El orden invisible

En un rincón de la existencia donde el pensamiento aún no había cuajado del todo, surgió una intuición primera: las ideas humanas son información. No eran meros destellos pasajeros, sino estructuras sutiles, ordenadas, capaces de resistir el caos. Porque eso eran en esencia: un orden abstracto, una forma de rebelión frente a la entropía que lo desordena todo sin tregua.

Al principio, ese orden era tenue. Una chispa. Un gesto. Un símbolo grabado en piedra. Pero algo extraordinario ocurrió cuando una mente, luego otra, y otra más, comenzaron a tejer patrones en el vacío. Las ideas no eran solo información: eran formas abstractas de organizarla. Daban sentido al ruido, trazaban caminos sobre el abismo, ofrecían mapas allí donde solo había selva.

Y como si el universo lo hubiera previsto, algo más comenzó a revelarse: cuando una sociedad albergaba muchas ideas, nuevas surgían con mayor facilidad. La información organizada se convertía en caldo fértil para más organización, más conexión, más visión. Era como si el orden llamara al orden, como si cada estructura mental fuese una invitación abierta a que otras la continuaran, la cuestionaran o la trascendieran.
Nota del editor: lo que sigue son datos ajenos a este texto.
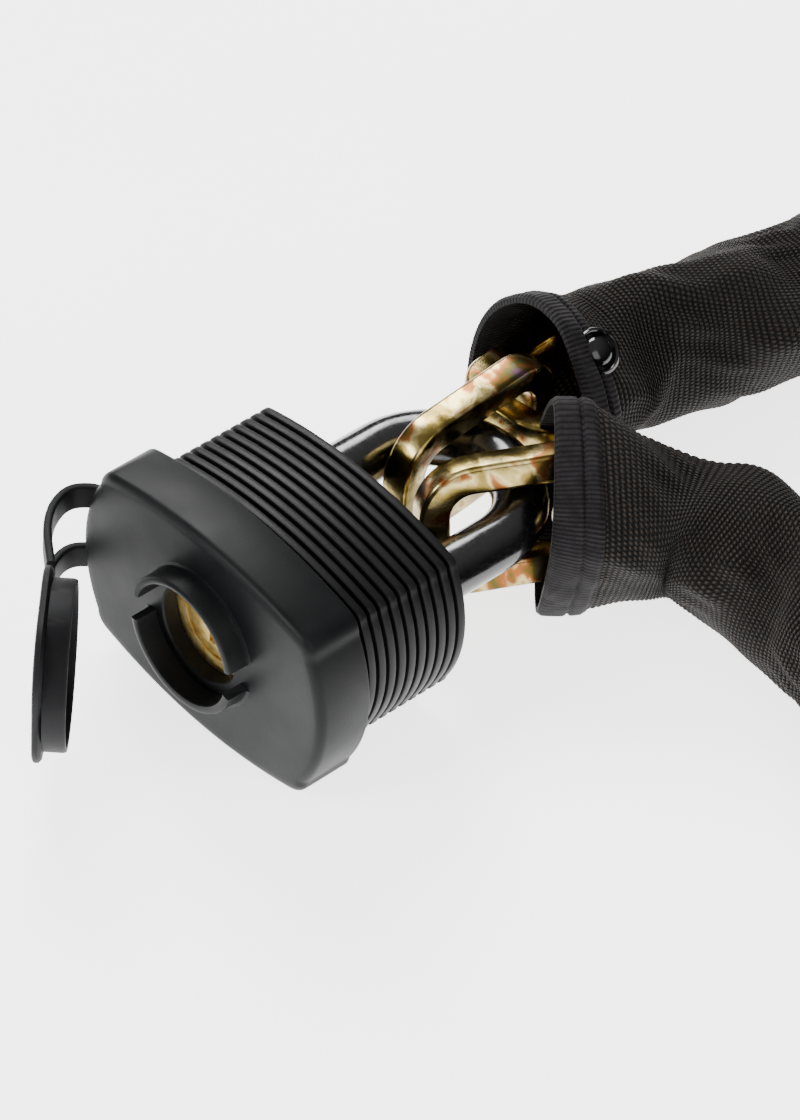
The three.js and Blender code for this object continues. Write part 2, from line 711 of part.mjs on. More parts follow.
// An odd number, so that the last one crosses the front lock link as the first crosses the rear one.
const hiddenLinks = 2 * Math.ceil((chainRoute.getLength() / linkPitch - 1) / 2) + 1;
for (let i = 0; i < hiddenLinks; i += 1) {
  const from = chainRoute.getPointAt(i / hiddenLinks);
  const to = chainRoute.getPointAt((i + 1) / hiddenLinks);
  const centre = from.clone().add(to).multiplyScalar(0.5);
  const along = to.clone().sub(from).normalize();
  const quarterTurns = (i + 1) * (Math.PI / 2);
  const settled = quarterTurns + (frontLinkLean * (i + 1)) / (hiddenLinks + 1);
  const across = up.clone().applyAxisAngle(along, settled);
  part(`chain_link_${i + 1}`, link(centre, along, across), goldZinc);
}

// ---- sleeve -----------------------------------------------------------------------------------
/** A piece of the chain's route, between two distances along it. */
function routePiece(from, to, count) {
  const length = chainRoute.getLength();
  const points = [];
  for (let i = 0; i <= count; i += 1) {
    points.push(chainRoute.getPointAt((from + ((to - from) * i) / count) / length));
  }
  return new THREE.CatmullRomCurve3(points);
}

const sleeveRoute = routePiece(mouthInset, chainRoute.getLength() - mouthInset, sleeveSteps);
part(
  'sleeve',
  new THREE.ExtrudeGeometry(disc(sleeveOuterRadius, sleeveSides, sleeveOuterRadius - sleeveWall), {
    steps: sleeveSteps,
    bevelEnabled: false,
    extrudePath: sleeveRoute,
  }),
  textile,
);

/** An oval as a list of points. */
function oval(height, breadth) {
  const points = [];
  for (let i = 0; i < roundSides; i += 1) {
    const angle = (2 * Math.PI * i) / roundSides;
    points.push(new THREE.Vector2((height / 2) * Math.cos(angle), (breadth / 2) * Math.sin(angle)));
  }
  return points;
}

/** The stitched hem of a mouth: an oval band in line with one end of the sleeve. */
function hem(atEnd, long) {
  const end = sleeveRoute.getPointAt(atEnd ? 1 : 0);
  const along = sleeveRoute.getTangentAt(atEnd ? 1 : 0);
  const outward = along.clone().multiplyScalar(atEnd ? 1 : -1);
  const shape = new THREE.Shape(oval(hemHeight, hemBreadth));
  shape.holes.push(new THREE.Path(oval(hemHeight - 2 * hemWall, hemBreadth - 2 * hemWall).reverse()));
  const geometry = new THREE.ExtrudeGeometry(shape, { depth: hemLength, bevelEnabled: false });
  geometry.translate(0, 0, -hemLength / 2);
  const short = new THREE.Vector3().crossVectors(along, long).normalize();
  const tall = new THREE.Vector3().crossVectors(short, along).normalize();
  geometry.applyMatrix4(new THREE.Matrix4().makeBasis(tall, short, along));
  const middle = end.addScaledVector(outward, hemLength / 2 + hemJoint);
  geometry.translate(middle.x, middle.y, middle.z);
  geometry.computeBoundingBox();
  return geometry.translate(0, 0, gap / 2 - geometry.boundingBox.min.z);
}

part('rear_hem', hem(false, new THREE.Vector3(0, 0.3, 0.95)), textile);
part('front_hem', hem(true, new THREE.Vector3(0.13, 0.08, 0.95)), textile);

// ---- stud -------------------------------------------------------------------------------------
const studAt = sleeveRoute.getPointAt(0.012);
const studOut = new THREE.Vector3(0, -0.63, 0.77).normalize();
const stud = new THREE.CylinderGeometry(studRadius * 0.7, studRadius, studHeight, rodSides);
stud.applyQuaternion(new THREE.Quaternion().setFromUnitVectors(new THREE.Vector3(0, 1, 0), studOut));
studAt.addScaledVector(studOut, sleeveOuterRadius + studStandOff + studHeight / 2);
part('sleeve_stud', stud.translate(studAt.x, studAt.y, studAt.z), studMetal);

export default group;
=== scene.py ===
"""Looks of a weather-covered padlock on a chain in a woven sleeve.

Metres, +Z up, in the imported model's frame.
"""

import json
import logging
import math
from collections.abc import Callable, Sequence
from dataclasses import dataclass, field
from enum import Enum

import bmesh
import bpy
import numpy as np
from mathutils import Matrix, Vector


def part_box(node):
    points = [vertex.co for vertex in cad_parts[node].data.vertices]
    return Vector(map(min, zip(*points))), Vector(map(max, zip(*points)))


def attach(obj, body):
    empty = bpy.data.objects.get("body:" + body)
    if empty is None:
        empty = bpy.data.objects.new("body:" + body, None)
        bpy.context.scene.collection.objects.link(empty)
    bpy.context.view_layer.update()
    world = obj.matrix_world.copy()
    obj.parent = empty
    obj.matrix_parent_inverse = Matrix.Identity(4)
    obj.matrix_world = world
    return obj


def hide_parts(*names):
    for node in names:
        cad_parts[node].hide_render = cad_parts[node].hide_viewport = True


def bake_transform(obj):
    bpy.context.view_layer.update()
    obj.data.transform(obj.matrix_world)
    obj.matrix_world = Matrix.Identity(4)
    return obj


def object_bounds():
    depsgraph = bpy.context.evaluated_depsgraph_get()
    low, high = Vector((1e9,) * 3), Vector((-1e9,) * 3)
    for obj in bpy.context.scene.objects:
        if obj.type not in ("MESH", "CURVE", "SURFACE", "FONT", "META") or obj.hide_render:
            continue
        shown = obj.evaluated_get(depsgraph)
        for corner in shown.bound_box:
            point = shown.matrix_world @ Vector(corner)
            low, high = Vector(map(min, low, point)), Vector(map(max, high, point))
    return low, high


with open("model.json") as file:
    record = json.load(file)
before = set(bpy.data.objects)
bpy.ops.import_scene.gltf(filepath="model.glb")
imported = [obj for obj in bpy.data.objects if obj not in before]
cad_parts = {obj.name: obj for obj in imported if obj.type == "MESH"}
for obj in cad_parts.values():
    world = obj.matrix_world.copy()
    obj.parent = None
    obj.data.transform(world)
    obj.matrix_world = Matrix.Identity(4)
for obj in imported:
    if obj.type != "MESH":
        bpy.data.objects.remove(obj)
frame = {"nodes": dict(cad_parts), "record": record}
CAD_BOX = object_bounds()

MM = 0.001
LOG = logging.getLogger("padlock")


# ---- small tools ----------------------------------------------------------------------------


def linear(colour: str) -> tuple[float, float, float, float]:
    """Turns an sRGB hex colour into a linear one.

    Args:
        colour: Six hex digits, such as "1c1c1e".

    Returns:
        Red, green, blue and an alpha of 1.
    """
    channels = [int(colour[i : i + 2], 16) / 255 for i in (0, 2, 4)]
    straight = [c / 12.92 if c <= 0.04045 else ((c + 0.055) / 1.055) ** 2.4 for c in channels]
    return (*straight, 1.0)


def add_node(
    tree: bpy.types.NodeTree, kind: str, settings: dict | None = None, inputs: dict | None = None
) -> bpy.types.Node:
    """Adds one shader node with its settings and links.

    Args:
        tree: The node tree that gets the node.
        kind: The node's type name.
        settings: Properties by name; "stops" is a colour ramp's list of (place, hex colour).
        inputs: Constants or output sockets by input name or number.

    Returns:
        The new node.
    """
    node = tree.nodes.new(kind)
    for name, value in (settings or {}).items():
        if name == "stops":
            elements = node.color_ramp.elements
            while len(elements) < len(value):
                elements.new(1.0)
            for element, (place, colour) in zip(elements, value):
                element.position = place
                element.color = linear(colour)
        else:
            setattr(node, name, value)
    for key, value in (inputs or {}).items():
        if isinstance(value, bpy.types.NodeSocket):
            tree.links.new(value, node.inputs[key])
        else:
            node.inputs[key].default_value = value
    return node


def make_mesh(name: str, points: np.ndarray, faces: np.ndarray | list, uv: np.ndarray | None = None,
              crease: float = 35.0) -> bpy.types.Object:
    """Makes a mesh object whose faces point outwards.

    Args:
        name: The object's name.
        points: Vertices in metres, one row each.
        faces: Vertex numbers of each face.
        uv: One (u, v) for each corner of each face, in the order of the faces.
        crease: Edges sharper than this angle in degrees stay sharp.

    Returns:
        The new object, linked to the scene.
    """
    mesh = bpy.data.meshes.new(name)
    mesh.from_pydata(np.asarray(points, float).tolist(), [], np.asarray(faces).tolist()
                     if isinstance(faces, np.ndarray) else faces)
    if uv is not None:
        layer = mesh.uv_layers.new(name="weave")
        layer.data.foreach_set("uv", np.asarray(uv, float).ravel())
    work = bmesh.new()
    work.from_mesh(mesh)
    bmesh.ops.recalc_face_normals(work, faces=work.faces)
    work.to_mesh(mesh)
    work.free()
    mesh.shade_smooth()
    mesh.set_sharp_from_angle(angle=math.radians(crease))
    thing = bpy.data.objects.new(name, mesh)
    bpy.context.scene.collection.objects.link(thing)
    return thing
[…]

Así nació la innovación. No como una chispa aislada, sino como la consecuencia inevitable de un tejido lo bastante denso de ideas cruzadas. Y con cada avance —un lenguaje, una rueda, un algoritmo— la humanidad ampliaba su capacidad para desafiar la entropía, para resistir el caos con estructuras invisibles que solo las mentes pueden habitar.

Porque al final, no es la fuerza lo que transforma el mundo, sino la información convertida en forma. Y allí donde hay forma, hay posibilidad. Y donde hay posibilidad… hay futuro.